Last year AIOCF increased their spending to grow the top line. They about doubled their employees. The CEO said they were investing in the future and that the spending would lay the groundwork for their future growth. Getting to $500M in sales was this huge goal. He also said that after 2015 this rapid expansion and heavy investment would slow. Ok. I believe that you need to look at what people do and see if it matches what they say. If the spending will really slow we should see some really strong year over year earnings numbers for the next 3 quarters because the year prior comparisons will be saddled with all that extra spending. I had written down notes to add shares in May 2015 in preparation for the excellent y/y earnings growth.

The problem is that I’m not convinced that I trust the CEO to follow through. I think he might always try to find a reason to spend more on top line growth. I know some people like this. Whenever they get some extra money or some windfall, they always find something to spend it on. They never seem to get ahead financially and always complain that they don’t have enough money no matter how much more they are making than the year prior. I like companies that can grow the top line and the bottom line rather than always deferring the bottom line growth for later.

Well, we’ll find out what Fernandes says this time. Hopefully, profits will now start being more important than revenue.



Hi Chris,

I too love CEO’s who do what they say they are going to do. So, since Fernandes said what he said, then I’m really hoping he follows through.

Now, on your other point, i’m much less convinced. I love businesses who plow their money back into their businesses. BUT, and this is a huge BUT, it has to be used smartly. If you just plow your money back into your business because you can, then that is disaster. But, if you plow your money back into your business because there is a real need and real growth, then that is AWESOME.

Look at AMZN. It was trading at $20 when the NASDAQ bottomed in 2002. Now it is at $450. That’s a pretty big gain. Maybe the largest gain out of all the major Internet players since 2002. They have never showed a consistent profit. But, the market loves them because they have plowed that money into making their existing businesses incredible, and branching out into new businesses. If they are trying to build a sustainable business for the next 100 years, then plowing all your excess money back into the business for the first 15, 20, 30 years of existence isn’t a bad idea.

Now, on the other hand, look at all the newspaper companies who were growing in the 80’s by buying other newspapers. The only business they new were newspapers, so they took all their excess money and grew by buying more newspapers. That turned out to be a disaster. A total disaster.
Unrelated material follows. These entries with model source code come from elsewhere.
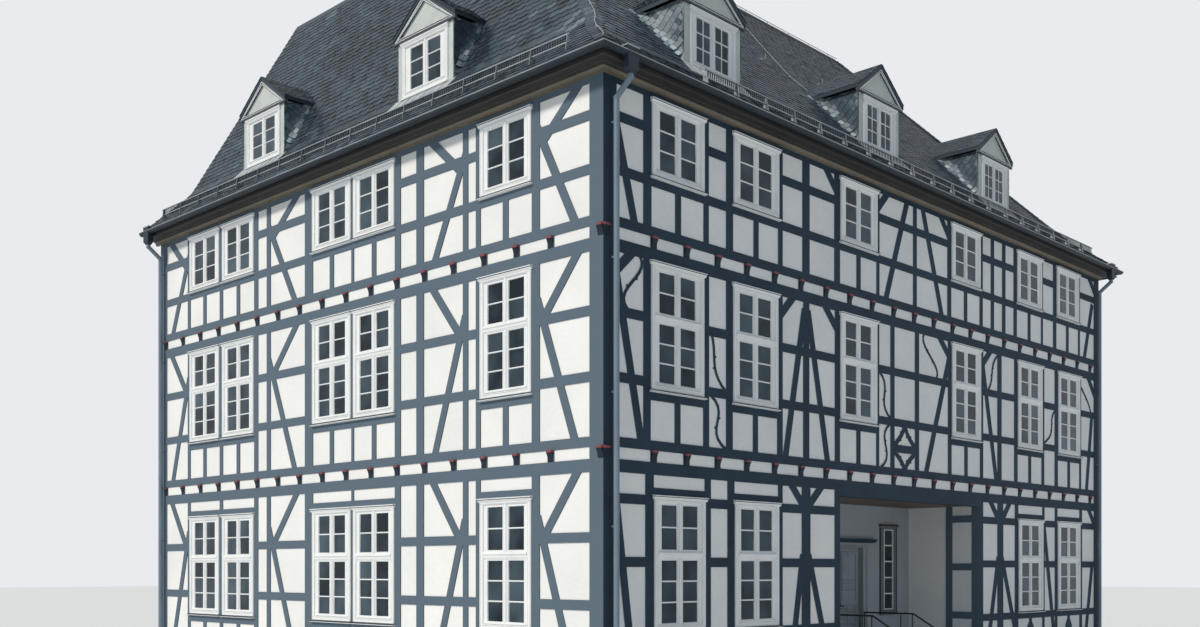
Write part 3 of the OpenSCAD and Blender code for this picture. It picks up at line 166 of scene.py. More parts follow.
@dataclass(frozen=True)
class Finish(Surface):
    """One real finish: its colours, the grain of its surface and how it shines.

    The colour runs between two tones over a broad cloud, and a finer noise marks the surface. The
    noise may be stretched along an axis, as wood grain and trowel marks are. A pale tone lies beyond
    the light one, which on the slates is a painted highlight, and a painted sunlit sheen takes over
    on faces that look to the sunny side.
    """

    light: str
    dark: str
    cloud_m: float = 1.2
    grain_mm: float = 30.0
    stretch: tuple[float, float, float] = (1.0, 1.0, 1.0)
    mottle: float = 0.35
    bump: float = 0.15
    bump_mm: float = 2.0
    roughness: float = 0.6
    roughness_spread: float = 0.1
    metallic: float = 0.0
    ior: float = 1.5
    tone: float = 0.0
    boards_mm: float = 0.0
    pale_and_highlight: str = ""
    sunlit_sheen: str = ""

    def shader(self, tree: Tree, place: Socket) -> bpy.types.Node:
        """Adds cloud, grain, colour ramp, bump and shader.

        Args:
            tree: the material's node tree.
            place: Object coordinates.

        Returns:
            The shader node.
        """
        mapped = add_node(tree, "Mapping", inputs={"Vector": place, "Scale": self.stretch})
        cloud = add_node(tree, "TexNoise", inputs={
            "Vector": place, "Scale": 1 / self.cloud_m, "Detail": 3.0, "Roughness": 0.55})
        grain = add_node(tree, "TexNoise", inputs={
            "Vector": mapped.outputs["Vector"], "Scale": 1000 / self.grain_mm, "Detail": 5.0,
            "Roughness": 0.62})
        mixed = add_node(tree, "Math", {"operation": "MULTIPLY_ADD"}, {
            0: grain.outputs["Fac"], 1: self.mottle,
            2: self._weighted(tree, cloud, 1 - self.mottle)})
        share = mixed.outputs["Value"]
        if self.tone > 0:
            share = self._toned(tree, share)
        ramp = add_node(tree, "ValToRGB", inputs={"Fac": share})
        ramp.color_ramp.elements[0].position = 0.3
        ramp.color_ramp.elements[0].color = linear(self.dark)
        ramp.color_ramp.elements[1].position = 0.7
        ramp.color_ramp.elements[1].color = linear(self.light)
        # A pale tone past the light one, which the slates also use as a painted highlight
        if self.pale_and_highlight:
            ramp.color_ramp.elements.new(1.0).color = linear(self.pale_and_highlight)
        colour = ramp.outputs["Color"]
        # A painted sunlit sheen lightens the colour on faces to the sunny side
        if self.sunlit_sheen:
            colour = self._paint_sunlit_sheen(tree, colour)
        rough = add_node(tree, "MapRange", inputs={
            "Value": share, "To Min": self.roughness - self.roughness_spread,
            "To Max": self.roughness + self.roughness_spread})
        height = grain.outputs["Fac"]
        if self.boards_mm > 0:
            height = self._boards(tree, mapped.outputs["Vector"], height)
        bump = add_node(tree, "Bump", inputs={
            "Strength": self.bump, "Distance": self.bump_mm / 1000, "Height": height})
        return add_node(tree, "BsdfPrincipled", inputs={
            "Base Color": colour, "Metallic": self.metallic, "IOR": self.ior,
            "Roughness": rough.outputs["Result"], "Normal": bump.outputs["Normal"]})

    @staticmethod
    def _weighted(tree: Tree, noise: bpy.types.Node, weight: float) -> Socket:
        """Returns the noise times a weight."""
        times = add_node(tree, "Math", {"operation": "MULTIPLY"}, {0: noise.outputs["Fac"], 1: weight})
        return times.outputs["Value"]

    def _paint_sunlit_sheen(self, tree: Tree, colour: Socket) -> Socket:
        """Mixes in a painted sunlit sheen by how far a face looks along -x, the sunny side of the house.

        Args:
            tree: the material's node tree.
            colour: the colour in the shade.

        Returns:
            The mixed colour.
        """
        split = add_node(tree, "SeparateXYZ", inputs={
            "Vector": add_node(tree, "TexCoord").outputs["Normal"]})
        share = add_node(tree, "MapRange", inputs={
            "Value": split.outputs["X"], "From Min": -0.3, "From Max": -0.9, "To Max": 0.85})
        mix = add_node(tree, "Mix", {"data_type": "RGBA"}, {"Factor": share.outputs["Result"]})
        tree.links.new(colour, mix.inputs["A"])
        mix.inputs["B"].default_value = linear(self.sunlit_sheen)
        return mix.outputs["Result"]

    def _toned(self, tree: Tree, share: Socket) -> Socket:
        """Adds each copy's own tone, which its mesh holds as an attribute, to the colour share.

        Args:
            tree: the material's node tree.
            share: the share of the light tone.

        Returns:
            The share with the tone in it.
        """
        own = add_node(tree, "Attribute", {"attribute_name": "tone"})
        moved = add_node(tree, "Math", {"operation": "MULTIPLY_ADD"}, {
            0: own.outputs["Fac"], 1: self.tone, 2: share})
        return moved.outputs["Value"]

    def _boards(self, tree: Tree, vector: Socket, height: Socket) -> Socket:
        """Adds the joints between boards to the height, as grooves a board apart along x.

        Args:
            tree: the material's node tree.
            vector: the stretched coordinates.
            height: the height of the grain.

        Returns:
            The height with a groove at each joint.
        """
        split = add_node(tree, "SeparateXYZ", inputs={"Vector": vector})
        wave = add_node(tree, "Math", {"operation": "PINGPONG"}, {
            0: split.outputs["X"], 1: self.boards_mm / 2000})
        edge = add_node(tree, "MapRange", inputs={
            "Value": wave.outputs["Value"], "From Max": 0.004, "To Min": 0.0, "To Max": 1.0})
        joined = add_node(tree, "Math", {"operation": "MULTIPLY_ADD"}, {
            0: edge.outputs["Result"], 1: 3.0, 2: height})
        return joined.outputs["Value"]


# Oak beams under dark blue oil paint, dull, grain just showing; sunny-side faces get a painted sunlit
# sheen
OAK = Finish("oil_painted_oak", "#2c4153", "#1b2935", cloud_m=0.9, grain_mm=22, stretch=(1, 1, 0.35),
             bump=0.35, bump_mm=3, roughness=0.7, ior=1.3, sunlit_sheen="#5d6e7c")
# Lime plaster under white limewash: matt, with slow trowel waves and faint greying
PLASTER = Finish("limewashed_plaster", "#eff0ef", "#dde0e1", cloud_m=1.6, grain_mm=70, bump=0.25,
                 bump_mm=4, roughness=0.88, roughness_spread=0.04)
# Smooth plaster of the porch, matt and even: darkened and cooled grey-blue as painted shade in the porch
PORCH_PLASTER = Finish("porch_plaster_painted_shade", "#a4acb3", "#929aa1", cloud_m=1.4, grain_mm=40,
                       bump=0.15, bump_mm=2, roughness=0.9, roughness_spread=0.03)
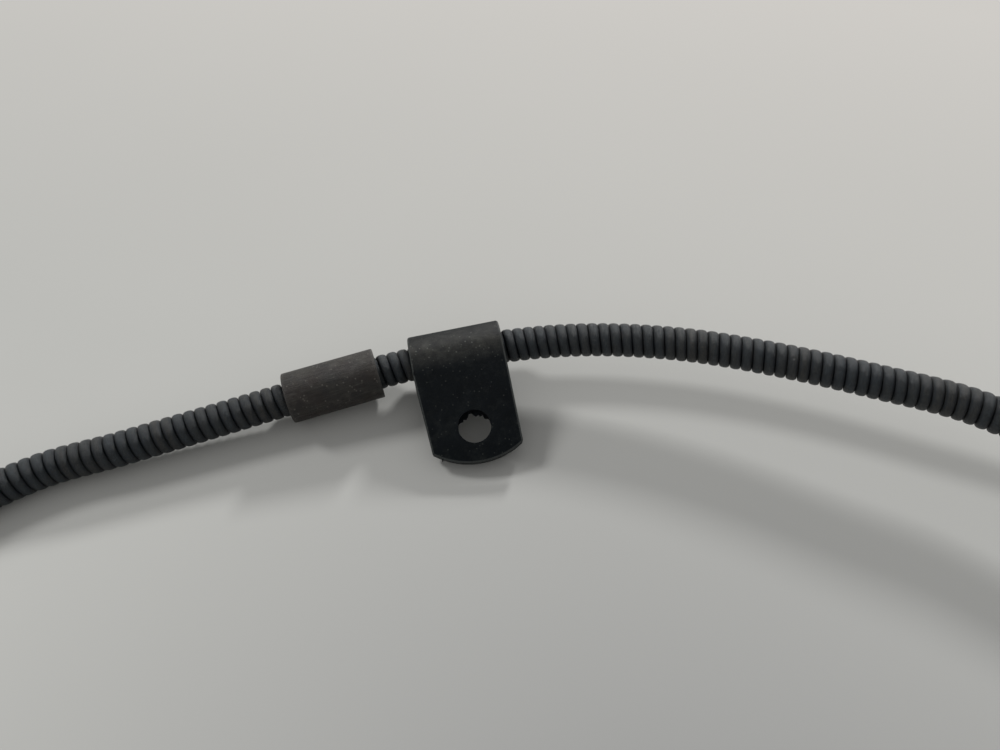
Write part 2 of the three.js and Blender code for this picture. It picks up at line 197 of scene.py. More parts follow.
def ringed(form, corners):
    """Edges from corner to corner and back to the first"""
    return [form.edges.new(pair) for pair in zip(corners, corners[1:] + corners[:1])]


def turned(profile, sides, edge, closed=True):
    """A piece turned about X, its edges broken. The profile of (along, radius) pairs closes, or ends on the axis"""
    form = bmesh.new()
    points = [form.verts.new((along, 0, radius)) for along, radius in profile]
    for pair in zip(points, points[1:] + points[:closed]):
        form.edges.new(pair)
    if edge:
        corners = [v for v in points if v.co.z > 0.01]
        bmesh.ops.bevel(form, geom=corners, offset=edge, segments=3, profile=0.5, affect="VERTICES",
                        clamp_overlap=True, material=-1)
    bmesh.ops.spin(form, geom=form.verts[:] + form.edges[:], cent=(0, 0, 0), axis=(1, 0, 0),
                   angle=math.tau, steps=sides, use_merge=True)
    bmesh.ops.remove_doubles(form, verts=form.verts[:], dist=0.002)
    bmesh.ops.recalc_face_normals(form, faces=form.faces[:])
    return form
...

For AIOCF, we need to gain trust in Fernandes. If he said he will slow spending, then we need to see that. But, I’m all for putting you excess capital back into the business if the business is the right business.

As always, time will tell


Long Aiocf

I too like a CEO (or anyone for that matter) who does what he says he’s going to do. But I really dislike blind obedience to some statement made a year ago simply because “that’s what I said.”

A lot can change in a young business breaking new ground in a dynamic arena with new products, markets, competitive forces, etc.

If Fernandes changes his tune, I want to hear his reasons. If they are compelling, I’ll keep my position, if it’s fluff I’ll consider selling.


Thanks for bringing this to my attention. AIOCF, is indeed the company from my area code and the company I almost worked for! (instead I went for something else) I will take closer look at this investment idea and see if I can make something out of from TSX.